In accordance with the above statute, the Merchants Bank of Durham, N.C. had deposited with another bank, North Carolina State bonds in the sum of $29,000 and further to protect said deposit, secured two indemnity bonds in plaintiffs' company, totaling $27,500. The plaintiff insisted that these bonds be sold by the county of Durham to ascertain what was due on the indemnity bonds given by plaintiff. The bonds were sold for $26,353.57 and the proceeds credited on the deposit of $43,950.48, leaving a balance of $17,596.91, which plaintiff paid to Durham County.

The plaintiff contends that it was entitled from the insolvent bank, the prorata on $43,950.48, irrespective of the amount realized from the sale of the State bonds. To sustain its contention it cites Winston v. Biggs,117 N.C. 206; Bank v. Flippen, 158 N.C. 334; Milling Co. v. Stevenson,161 N.C. 510; Bank v. Jarrett, 195 N.C. 798. We do not think the construction plaintiff puts on these cases are applicable to the facts on this record.

We find that it is said in Bank v. Flippen, supra, pp. 335-6: "When such dividends, added to any sums collected by the creditor from collateral, shall have paid the debt in full, then dividends of course must cease, and the uncollected collateral delivered to the receiver. . . . *643 In Merrill v. Bank, 173 U.S. 131, the Supreme Court of the United States holds that `A secured creditor of an insolvent bank may prove and receive dividends upon the face of his claim as it stood at the time of the declaration of insolvency, without crediting either his collaterals or collections made therefrom, after such declaration, subject always to the proviso that dividends must cease when, from them and from collaterals realized, the claim has been paid in full.'"

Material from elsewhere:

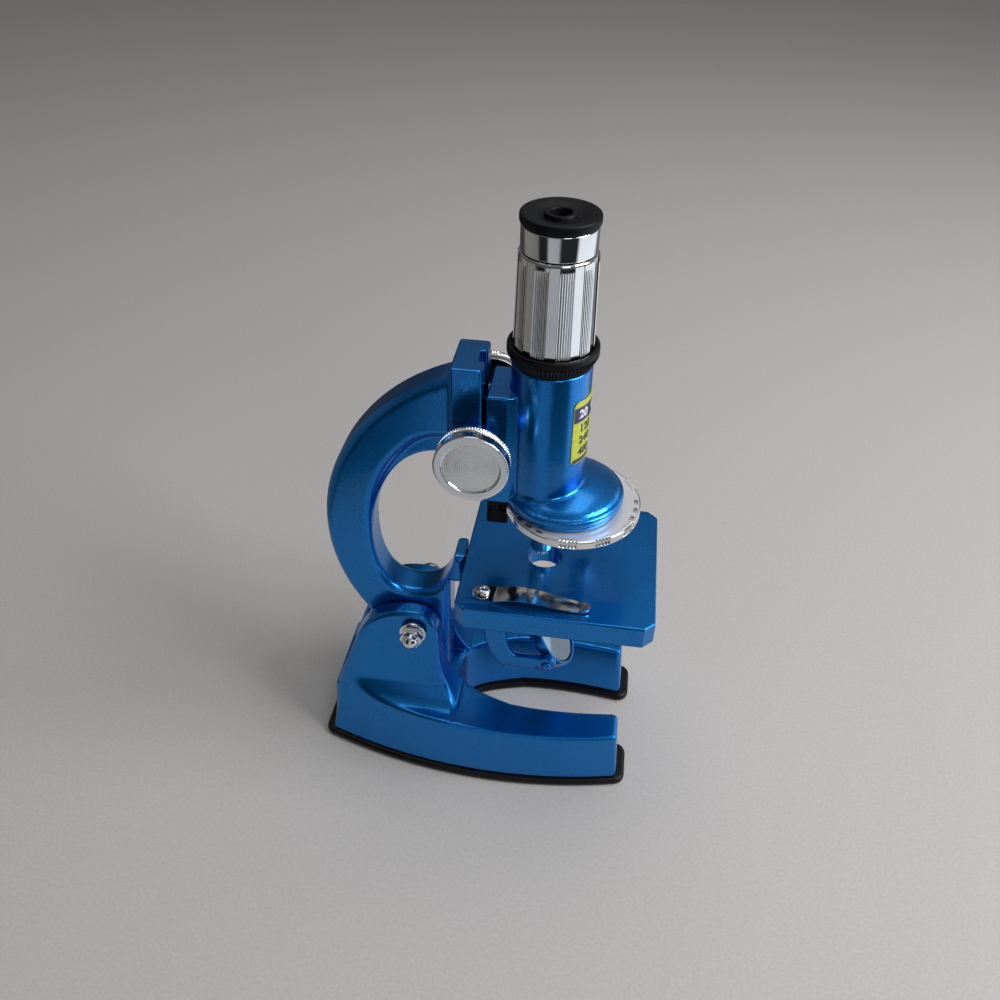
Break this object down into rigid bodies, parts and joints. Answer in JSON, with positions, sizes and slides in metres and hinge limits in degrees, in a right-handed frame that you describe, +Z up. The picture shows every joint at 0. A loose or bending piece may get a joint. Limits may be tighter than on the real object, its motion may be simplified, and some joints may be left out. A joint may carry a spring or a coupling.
{
  "type": "microscope",
  "caption": "Small zoom microscope with a tilting C-shaped arm, rack focusing, turning nosepiece, slide stage, tilting mirror and horseshoe foot.",
  "frame": {"origin": "centre of the footprint on the surface that the foot stands on", "axes": "+Z up along the tube, +X from the arm towards the front of the stage, +Y towards the far focus knob"},
  "size_m": [0.1164, 0.0674, 0.2031],
  "materials": {
    "blue_paint": "gloss",
    "chrome": "polished",
    "steel": "satin",
    "brass": "satin",
    "black_plastic": "satin",
    "black_rubber": "matte",
    "lens_glass": "polished",
    "silvered_glass": "polished",
    "printed_label": "satin"
  },
  "bodies": {
    "base": {"base_casting": "blue_paint", "base_pad": "black_rubber", "pad_screw_1": "steel", "pad_screw_2": "steel", "pad_screw_3": "steel", "pivot_bolt": "chrome", "pivot_nut": "chrome", "pivot_washer_near": "chrome", "pivot_washer_far": "chrome"},
    "arm": {"arm_casting": "blue_paint", "focus_guide": "black_plastic", "guide_screw_upper": "steel", "guide_screw_lower": "steel", "shaft_bush_near": "brass", "shaft_bush_far": "brass", "stage": "blue_paint", "stage_screw_near": "steel", "stage_screw_far": "steel", "clip_screw_near": "chrome", "clip_screw_far": "chrome", "mirror_fork": "blue_paint", "fork_screw_near": "steel", "fork_screw_far": "steel", "mirror_pin_near": "blue_paint", "mirror_pin_far": "blue_paint"},
    "focus_drive": {"pinion_shaft": "steel", "focus_knob_near": "chrome", "focus_knob_far": "chrome"},
    "carriage": {"tube_casting": "blue_paint", "rack": "brass", "rack_screw_upper": "steel", "rack_screw_lower": "steel", "nosepiece_plate": "blue_paint", "turret_screw": "steel", "turret_washer": "steel", "tube_collar": "black_plastic", "draw_sleeve": "brass", "label_plate": "printed_label"},
    "turret": {"turret_disc": "chrome", "objective_high": "chrome", "objective_mid": "chrome", "objective_low": "chrome", "objective_lens_high": "lens_glass", "objective_lens_mid": "lens_glass", "objective_lens_low": "lens_glass"},
    "zoom": {"zoom_grip": "chrome"},
    "ocular": {"ocular_tube": "chrome", "eyecup": "black_plastic", "eye_lens": "lens_glass", "field_lens": "lens_glass"},
    "clip_near": {"clip_near": "chrome"},
    "clip_far": {"clip_far": "chrome"},
    "mirror": {"mirror_housing": "blue_paint", "mirror_glass": "silvered_glass"}
  },
  "joints": [
    {"name": "arm_tilt", "type": "hinge", "parent": "base", "child": "arm", "pos_m": [-0.0234, 0, 0.0543], "axis": [0, -1, 0], "range_deg": [0, 45]},
    {"name": "focus_slide", "type": "slide", "parent": "arm", "child": "carriage", "axis": [0, 0, 1], "range_m": [-0.0024, 0.012]},
    {"name": "knob_turn", "type": "hinge", "parent": "arm", "child": "focus_drive", "pos_m": [-0.00113, 0, 0.135], "axis": [0, -1, 0], "range_deg": [-70, 345]},
    {"name": "turret_turn", "type": "hinge", "parent": "carriage", "child": "turret", "pos_m": [0.02813, 0, 0.107], "axis": [0, 0, 1], "continuous": true},
    {"name": "ocular_slide", "type": "slide", "parent": "carriage", "child": "ocular", "axis": [0, 0, 1], "range_m": [0, 0.006]},
    {"name": "zoom_twist", "type": "hinge", "parent": "carriage", "child": "zoom", "pos_m": [0.019, 0, 0.18], "axis": [0, 0, 1], "range_deg": [0, 121]},
    {"name": "clip_near_swing", "type": "hinge", "parent": "arm", "child": "clip_near", "pos_m": [0.0024, -0.0218, 0.0835], "axis": [0, 0, 1], "range_deg": [-35, 30]},
    {"name": "clip_far_swing", "type": "hinge", "parent": "arm", "child": "clip_far", "pos_m": [0.0024, 0.0218, 0.0835], "axis": [0, 0, -1], "range_deg": [-35, 30]},
    {"name": "mirror_tilt", "type": "hinge", "parent": "arm", "child": "mirror", "pos_m": [0.0242, 0, 0.0462], "axis": [0, 1, 0], "range_deg": [-75, 45]}
  ],
  "couplings": [
    {"joint": "knob_turn", "follows": "focus_slide", "rad_per_m": 500},
    {"joint": "zoom_twist", "follows": "ocular_slide", "rad_per_m": 349}
  ]
}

In Milling Co. v. Stevenson, supra, p. 513: "The receiver is not entitled to any securities in the hands of the appellant, the Home Savings Bank, until the bank has received full payment of its claims for $1,750 filed with the receiver. The bank is entitled to prorate with other creditors on the basis of $1,750, and then apply the proceeds of all collaterals in its hands to payment of the balance of its claim, unless the collaterals shall amount to more than the balance due. Bank v. Flippen,158 N.C. 334, and cases cited." We think the facts in this case come more within the principle.

In Bank v. Alexander, 85 N.C. 352 (353): "On 30 November, 1877, the principal debtors made an assignment for the benefit of their creditors, from the proceeds of which the plaintiff has received and applied to the notes a payment of 66 per cent of the amount due. The plaintiff now proposes to prove against the testator's estate, the full amount of the notes without deduction of the sum paid, and claims to share upon the basis of an unreduced debt in the prorata distribution of the fund in the hands of the executor." Held that the payment extinguished the debt pro tanto.

In Chemical Co. v. Edwards, 136 N.C. 73: "Insolvency — Where a debtor holds certain notes as the property of the creditor, to be applied on his debt when collected, any amount collected on the notes is part payment of the debt and the debtor shares in the funds belonging to the administrator only in proportion to the balance of the debt due."

In the present action, the agreed statement of facts, number threesupra, shows that these North Carolina State bonds were sold at the request of plaintiff and credited on the $43,950.48 deposit, so that plaintiff could ascertain the balance due on the indemnity bonds. This balance $17,596.91 was paid by plaintiff and for this amount, it can file its claim. When plaintiff took the assignment on 12 May, 1932, there was due only $17,596.91. Under the facts and circumstances of this case, it cannot prove for $43,950.48 although the claim for that amount was assigned to it. The bonds were sold and the credit made at plaintiff's solicitation. The plaintiff is subrogated to the amount it voluntarily paid out after it had the bonds sold and credited on the deposit. The bonds were sold and brought less than par, they were sold at plaintiff's insistence and it cannot now contend that it is subrogated to the full *644 amount of the deposit in the insolvent bank. After plaintiff's conduct in having the bonds sold and credited on the county of Durham deposit, it is too late now to contend that it is subrogated to the original deposit of the county of Durham in the insolvent bank.

It will be noted that in the cases cited by plaintiff, the creditor held the collateral and in case of insolvency had the right to prove for the full amount of the debt before exhausting other collateral held. This is not the factual situation in the present case. Durham County held as collateral or security for the deposit (1) $29,000 N.C. State bonds, (2) $27,500 indemnity bonds of plaintiff. This is the distinguishing feature between the cases cited by plaintiff and the present case. For the reasons given, the judgment of the court below is

Affirmed.

STACY, C.J., took no part in the consideration or decision of this case.